- [YOUR TASK]: Filter these entries so that only lines with the word "code" remain.

- [DATA ENTRIES]:
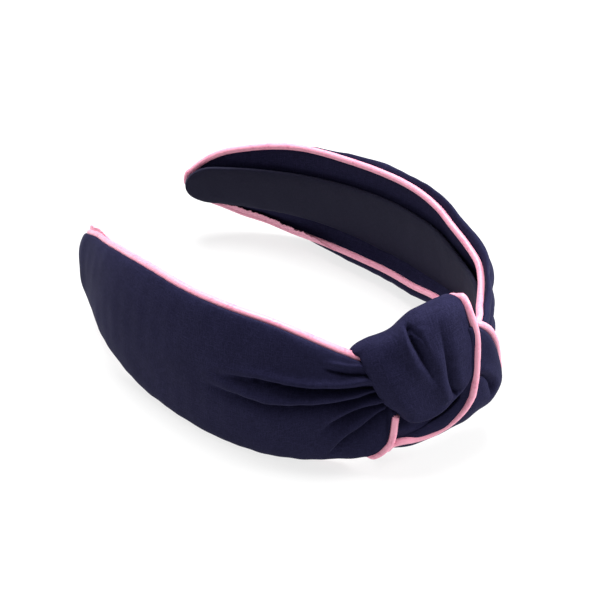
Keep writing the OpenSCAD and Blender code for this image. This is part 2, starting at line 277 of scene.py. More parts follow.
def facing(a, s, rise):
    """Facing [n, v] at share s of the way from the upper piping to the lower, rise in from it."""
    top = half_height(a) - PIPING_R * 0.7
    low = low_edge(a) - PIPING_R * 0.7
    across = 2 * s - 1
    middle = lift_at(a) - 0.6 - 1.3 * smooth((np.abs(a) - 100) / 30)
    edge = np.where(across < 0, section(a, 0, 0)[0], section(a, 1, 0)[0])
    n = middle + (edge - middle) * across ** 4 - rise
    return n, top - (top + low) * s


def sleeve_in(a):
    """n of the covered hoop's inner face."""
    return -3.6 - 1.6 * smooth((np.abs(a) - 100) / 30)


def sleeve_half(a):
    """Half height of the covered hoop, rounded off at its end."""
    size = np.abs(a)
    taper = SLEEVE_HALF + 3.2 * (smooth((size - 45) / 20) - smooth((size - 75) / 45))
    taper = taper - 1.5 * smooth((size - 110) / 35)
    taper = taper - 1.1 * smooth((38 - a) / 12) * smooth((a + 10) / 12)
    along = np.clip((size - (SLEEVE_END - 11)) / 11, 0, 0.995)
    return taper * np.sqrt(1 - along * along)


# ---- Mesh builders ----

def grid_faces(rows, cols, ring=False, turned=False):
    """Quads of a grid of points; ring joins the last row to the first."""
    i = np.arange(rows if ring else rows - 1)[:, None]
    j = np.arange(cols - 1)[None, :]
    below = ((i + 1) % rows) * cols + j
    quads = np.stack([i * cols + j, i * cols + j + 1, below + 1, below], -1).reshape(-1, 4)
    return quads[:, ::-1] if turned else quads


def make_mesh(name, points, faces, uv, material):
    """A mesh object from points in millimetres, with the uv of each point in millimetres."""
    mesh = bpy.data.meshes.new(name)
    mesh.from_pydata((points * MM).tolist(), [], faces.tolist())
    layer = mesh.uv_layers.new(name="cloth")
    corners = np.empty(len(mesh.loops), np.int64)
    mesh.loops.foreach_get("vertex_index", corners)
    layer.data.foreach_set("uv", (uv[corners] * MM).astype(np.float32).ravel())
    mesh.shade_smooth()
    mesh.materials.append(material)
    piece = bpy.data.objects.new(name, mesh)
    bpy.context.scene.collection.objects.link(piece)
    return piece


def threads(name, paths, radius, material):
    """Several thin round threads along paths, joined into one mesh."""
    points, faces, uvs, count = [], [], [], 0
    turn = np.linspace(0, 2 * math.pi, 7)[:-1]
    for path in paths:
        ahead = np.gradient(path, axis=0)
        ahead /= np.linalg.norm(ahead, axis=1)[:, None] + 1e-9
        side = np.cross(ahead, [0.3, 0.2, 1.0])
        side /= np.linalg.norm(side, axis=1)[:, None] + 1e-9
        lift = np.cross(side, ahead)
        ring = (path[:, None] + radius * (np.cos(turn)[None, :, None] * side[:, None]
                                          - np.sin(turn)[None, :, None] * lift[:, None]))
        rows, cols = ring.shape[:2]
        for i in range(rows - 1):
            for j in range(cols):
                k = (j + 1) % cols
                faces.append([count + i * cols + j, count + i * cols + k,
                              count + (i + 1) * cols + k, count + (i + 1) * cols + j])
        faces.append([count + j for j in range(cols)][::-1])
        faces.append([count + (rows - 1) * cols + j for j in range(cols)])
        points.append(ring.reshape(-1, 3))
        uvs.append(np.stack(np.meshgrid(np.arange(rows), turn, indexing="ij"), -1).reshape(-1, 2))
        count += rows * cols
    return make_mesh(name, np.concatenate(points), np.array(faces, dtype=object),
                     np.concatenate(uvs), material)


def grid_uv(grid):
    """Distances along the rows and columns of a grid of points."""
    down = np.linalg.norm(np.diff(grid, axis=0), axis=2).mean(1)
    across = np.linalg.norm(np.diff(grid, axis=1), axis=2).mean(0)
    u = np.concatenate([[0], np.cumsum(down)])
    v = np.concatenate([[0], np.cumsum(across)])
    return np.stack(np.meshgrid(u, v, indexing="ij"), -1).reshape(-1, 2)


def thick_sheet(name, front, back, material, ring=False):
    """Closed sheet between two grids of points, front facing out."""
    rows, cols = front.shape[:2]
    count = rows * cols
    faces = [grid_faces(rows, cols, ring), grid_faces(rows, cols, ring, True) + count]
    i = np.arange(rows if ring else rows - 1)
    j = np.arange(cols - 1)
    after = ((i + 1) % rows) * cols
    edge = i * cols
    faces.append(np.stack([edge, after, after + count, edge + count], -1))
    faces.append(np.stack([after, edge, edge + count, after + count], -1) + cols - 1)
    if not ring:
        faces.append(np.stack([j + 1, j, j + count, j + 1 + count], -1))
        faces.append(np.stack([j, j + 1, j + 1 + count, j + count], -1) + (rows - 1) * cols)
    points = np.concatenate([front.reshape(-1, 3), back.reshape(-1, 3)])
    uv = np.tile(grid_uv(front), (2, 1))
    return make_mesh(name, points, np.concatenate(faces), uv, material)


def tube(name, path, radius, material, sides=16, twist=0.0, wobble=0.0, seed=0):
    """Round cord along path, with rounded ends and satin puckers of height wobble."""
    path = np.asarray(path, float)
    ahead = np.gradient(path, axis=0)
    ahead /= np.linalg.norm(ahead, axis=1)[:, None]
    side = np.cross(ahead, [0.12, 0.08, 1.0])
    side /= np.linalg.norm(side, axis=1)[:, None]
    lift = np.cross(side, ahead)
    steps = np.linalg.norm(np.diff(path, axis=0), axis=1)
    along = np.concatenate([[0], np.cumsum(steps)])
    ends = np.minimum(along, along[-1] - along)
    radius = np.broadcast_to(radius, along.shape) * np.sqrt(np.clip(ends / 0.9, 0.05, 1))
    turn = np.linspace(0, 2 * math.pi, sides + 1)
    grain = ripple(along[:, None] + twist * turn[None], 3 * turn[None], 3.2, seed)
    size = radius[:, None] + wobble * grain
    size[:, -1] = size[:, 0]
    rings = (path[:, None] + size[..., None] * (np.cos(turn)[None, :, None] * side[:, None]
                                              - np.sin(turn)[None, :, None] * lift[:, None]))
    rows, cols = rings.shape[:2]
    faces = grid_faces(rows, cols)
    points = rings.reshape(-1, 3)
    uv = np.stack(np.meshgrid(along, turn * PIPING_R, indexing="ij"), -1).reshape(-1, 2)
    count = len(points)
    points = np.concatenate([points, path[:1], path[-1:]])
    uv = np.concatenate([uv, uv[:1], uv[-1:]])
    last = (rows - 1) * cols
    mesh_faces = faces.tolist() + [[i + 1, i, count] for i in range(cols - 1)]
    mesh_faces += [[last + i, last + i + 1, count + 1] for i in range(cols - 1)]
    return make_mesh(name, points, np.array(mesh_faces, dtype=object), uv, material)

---

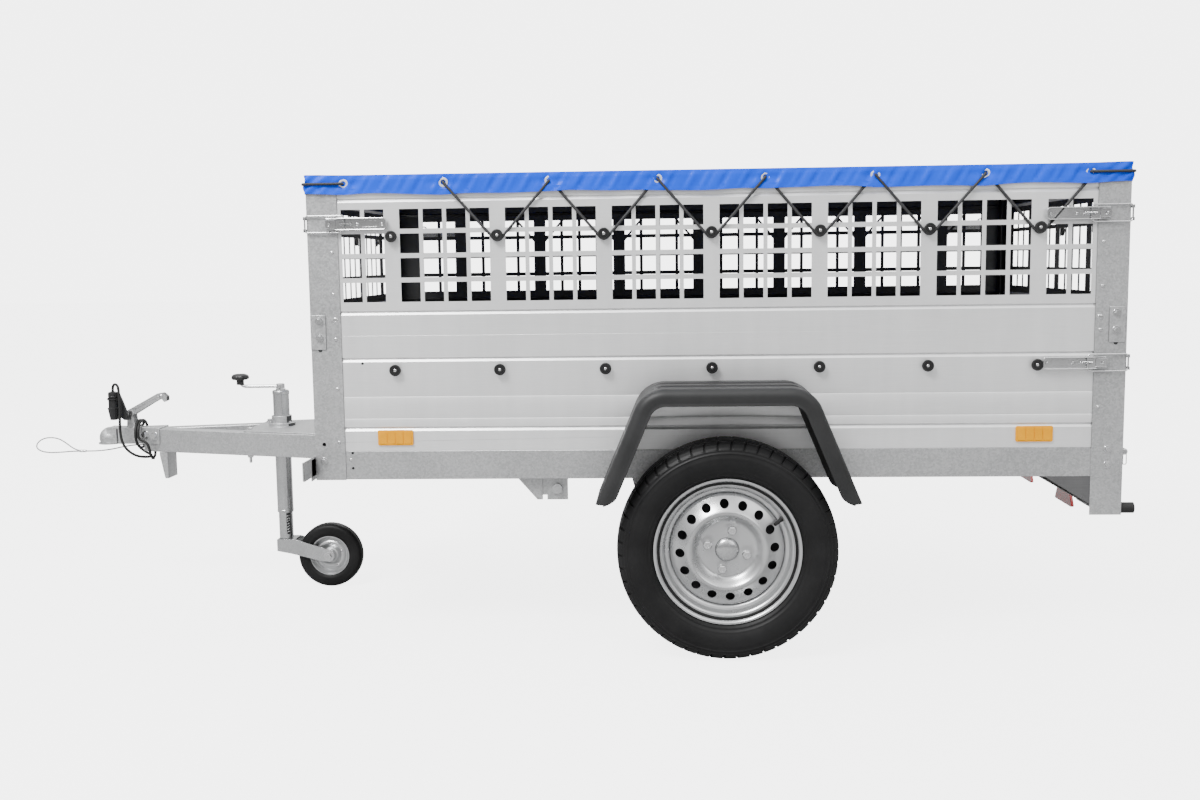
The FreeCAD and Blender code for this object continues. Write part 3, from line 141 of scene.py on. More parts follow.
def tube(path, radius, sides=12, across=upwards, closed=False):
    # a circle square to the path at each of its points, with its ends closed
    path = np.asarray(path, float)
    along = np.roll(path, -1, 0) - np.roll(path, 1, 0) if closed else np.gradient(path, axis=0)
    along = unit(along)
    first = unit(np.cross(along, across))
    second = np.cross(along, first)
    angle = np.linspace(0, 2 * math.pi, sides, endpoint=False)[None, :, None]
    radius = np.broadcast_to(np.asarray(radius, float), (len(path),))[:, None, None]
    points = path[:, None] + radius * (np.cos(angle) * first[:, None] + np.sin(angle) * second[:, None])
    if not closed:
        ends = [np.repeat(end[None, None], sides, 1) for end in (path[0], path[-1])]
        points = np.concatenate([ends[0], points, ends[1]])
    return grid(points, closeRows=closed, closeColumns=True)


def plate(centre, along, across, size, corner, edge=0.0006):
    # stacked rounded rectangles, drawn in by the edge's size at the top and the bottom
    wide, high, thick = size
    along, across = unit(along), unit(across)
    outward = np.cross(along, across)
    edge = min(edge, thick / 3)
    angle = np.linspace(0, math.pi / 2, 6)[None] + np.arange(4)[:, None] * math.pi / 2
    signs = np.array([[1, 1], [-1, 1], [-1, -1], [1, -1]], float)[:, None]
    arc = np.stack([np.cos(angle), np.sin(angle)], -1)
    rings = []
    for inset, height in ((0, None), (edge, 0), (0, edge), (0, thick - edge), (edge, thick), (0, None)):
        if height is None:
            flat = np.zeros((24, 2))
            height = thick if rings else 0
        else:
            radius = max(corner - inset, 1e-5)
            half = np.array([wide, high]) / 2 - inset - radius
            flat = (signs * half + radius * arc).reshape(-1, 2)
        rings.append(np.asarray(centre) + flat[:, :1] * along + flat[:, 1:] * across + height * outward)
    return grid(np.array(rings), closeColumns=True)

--

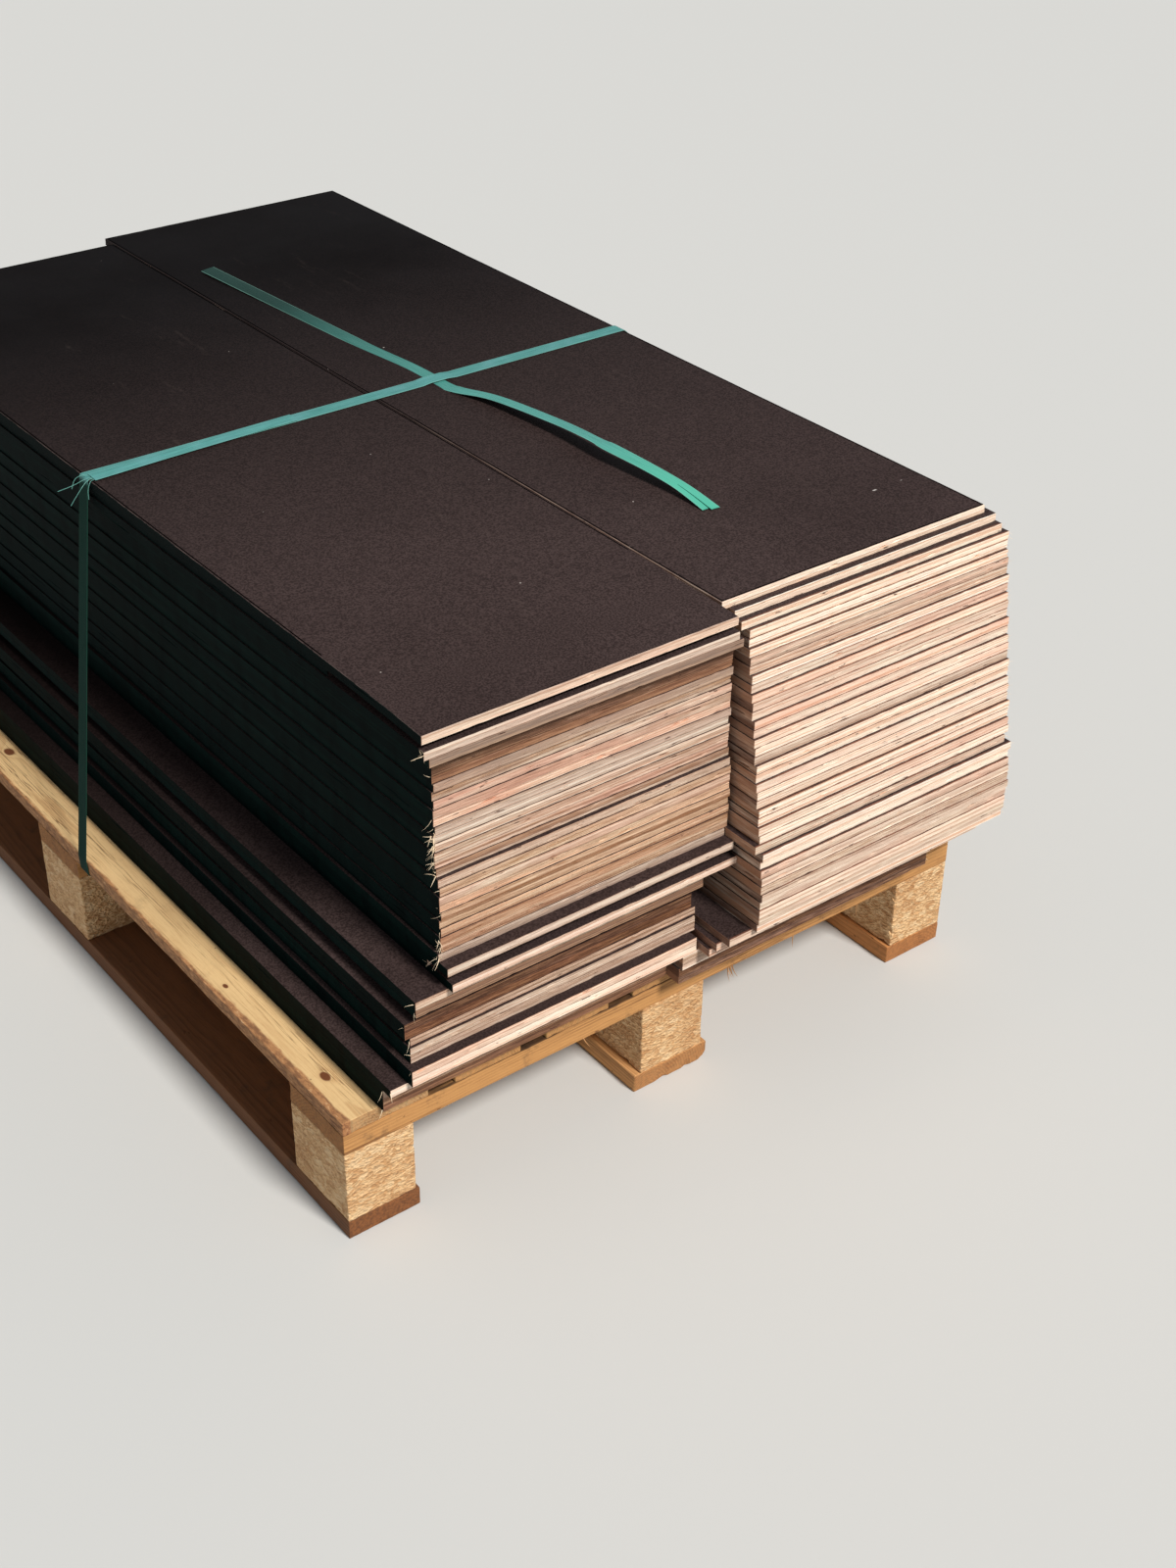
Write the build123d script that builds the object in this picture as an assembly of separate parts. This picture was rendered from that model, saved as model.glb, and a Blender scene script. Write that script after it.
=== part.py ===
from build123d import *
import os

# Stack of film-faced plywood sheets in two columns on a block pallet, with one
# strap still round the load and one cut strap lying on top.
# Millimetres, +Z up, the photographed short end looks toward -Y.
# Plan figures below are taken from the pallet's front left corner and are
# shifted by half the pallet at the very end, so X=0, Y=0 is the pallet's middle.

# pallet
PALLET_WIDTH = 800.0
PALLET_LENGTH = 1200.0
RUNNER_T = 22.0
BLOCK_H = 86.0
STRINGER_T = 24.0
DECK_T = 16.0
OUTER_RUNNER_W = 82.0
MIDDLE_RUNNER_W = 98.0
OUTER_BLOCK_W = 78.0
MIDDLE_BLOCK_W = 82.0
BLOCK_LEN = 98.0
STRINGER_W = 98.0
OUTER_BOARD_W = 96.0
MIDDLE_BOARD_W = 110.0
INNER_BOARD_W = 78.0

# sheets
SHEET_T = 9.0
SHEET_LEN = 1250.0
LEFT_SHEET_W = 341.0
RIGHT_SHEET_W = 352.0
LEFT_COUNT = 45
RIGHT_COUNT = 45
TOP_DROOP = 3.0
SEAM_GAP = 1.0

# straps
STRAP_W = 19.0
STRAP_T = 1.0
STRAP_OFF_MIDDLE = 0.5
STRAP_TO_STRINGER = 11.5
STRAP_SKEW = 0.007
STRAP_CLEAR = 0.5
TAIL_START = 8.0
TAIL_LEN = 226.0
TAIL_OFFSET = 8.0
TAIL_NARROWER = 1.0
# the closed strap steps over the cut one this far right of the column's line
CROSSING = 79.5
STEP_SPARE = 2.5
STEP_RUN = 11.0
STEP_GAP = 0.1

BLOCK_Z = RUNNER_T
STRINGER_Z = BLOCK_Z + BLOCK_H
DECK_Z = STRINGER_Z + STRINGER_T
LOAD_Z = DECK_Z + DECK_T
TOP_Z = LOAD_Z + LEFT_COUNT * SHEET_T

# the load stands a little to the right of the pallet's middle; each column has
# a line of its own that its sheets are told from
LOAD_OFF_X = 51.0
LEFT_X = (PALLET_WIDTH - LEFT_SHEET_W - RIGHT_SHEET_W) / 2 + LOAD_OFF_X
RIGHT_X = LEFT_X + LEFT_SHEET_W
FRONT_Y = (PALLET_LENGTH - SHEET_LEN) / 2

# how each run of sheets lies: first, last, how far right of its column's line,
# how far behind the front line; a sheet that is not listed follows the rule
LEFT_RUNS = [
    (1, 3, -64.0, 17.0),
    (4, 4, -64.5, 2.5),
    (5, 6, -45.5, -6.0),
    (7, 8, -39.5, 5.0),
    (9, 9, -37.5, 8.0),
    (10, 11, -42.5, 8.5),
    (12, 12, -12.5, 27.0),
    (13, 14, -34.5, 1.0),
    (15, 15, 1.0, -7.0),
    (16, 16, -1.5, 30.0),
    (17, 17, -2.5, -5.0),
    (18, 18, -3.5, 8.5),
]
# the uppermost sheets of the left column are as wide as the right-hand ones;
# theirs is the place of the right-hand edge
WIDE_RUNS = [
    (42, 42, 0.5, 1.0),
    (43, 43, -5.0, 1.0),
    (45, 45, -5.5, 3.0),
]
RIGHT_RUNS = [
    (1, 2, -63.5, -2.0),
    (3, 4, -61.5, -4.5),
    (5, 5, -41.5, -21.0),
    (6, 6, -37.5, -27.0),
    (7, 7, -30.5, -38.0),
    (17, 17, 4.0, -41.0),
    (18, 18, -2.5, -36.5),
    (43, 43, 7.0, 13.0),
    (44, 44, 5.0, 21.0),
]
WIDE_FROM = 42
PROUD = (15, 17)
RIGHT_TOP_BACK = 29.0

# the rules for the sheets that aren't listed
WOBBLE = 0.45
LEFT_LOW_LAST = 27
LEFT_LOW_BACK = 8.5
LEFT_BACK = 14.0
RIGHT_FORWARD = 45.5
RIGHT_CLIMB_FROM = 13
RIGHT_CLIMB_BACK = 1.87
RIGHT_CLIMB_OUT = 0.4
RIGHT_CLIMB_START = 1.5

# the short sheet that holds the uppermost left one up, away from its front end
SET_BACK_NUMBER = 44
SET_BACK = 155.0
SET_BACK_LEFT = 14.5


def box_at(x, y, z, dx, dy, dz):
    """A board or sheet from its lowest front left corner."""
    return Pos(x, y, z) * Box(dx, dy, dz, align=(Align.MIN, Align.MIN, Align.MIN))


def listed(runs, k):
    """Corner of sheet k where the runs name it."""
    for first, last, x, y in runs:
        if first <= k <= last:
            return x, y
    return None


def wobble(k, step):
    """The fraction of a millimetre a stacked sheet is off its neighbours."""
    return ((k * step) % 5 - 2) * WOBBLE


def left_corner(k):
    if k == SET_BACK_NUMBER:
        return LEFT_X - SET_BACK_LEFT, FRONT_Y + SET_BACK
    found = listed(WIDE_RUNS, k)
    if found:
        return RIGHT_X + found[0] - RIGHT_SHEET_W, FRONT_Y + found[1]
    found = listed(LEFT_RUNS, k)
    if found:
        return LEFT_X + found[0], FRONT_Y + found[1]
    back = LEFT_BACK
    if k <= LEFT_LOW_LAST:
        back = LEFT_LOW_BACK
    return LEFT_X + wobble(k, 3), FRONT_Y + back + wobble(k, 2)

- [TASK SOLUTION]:
Keep writing the OpenSCAD and Blender code for this image. This is part 2, starting at line 277 of scene.py. More parts follow.
The FreeCAD and Blender code for this object continues. Write part 3, from line 141 of scene.py on. More parts follow.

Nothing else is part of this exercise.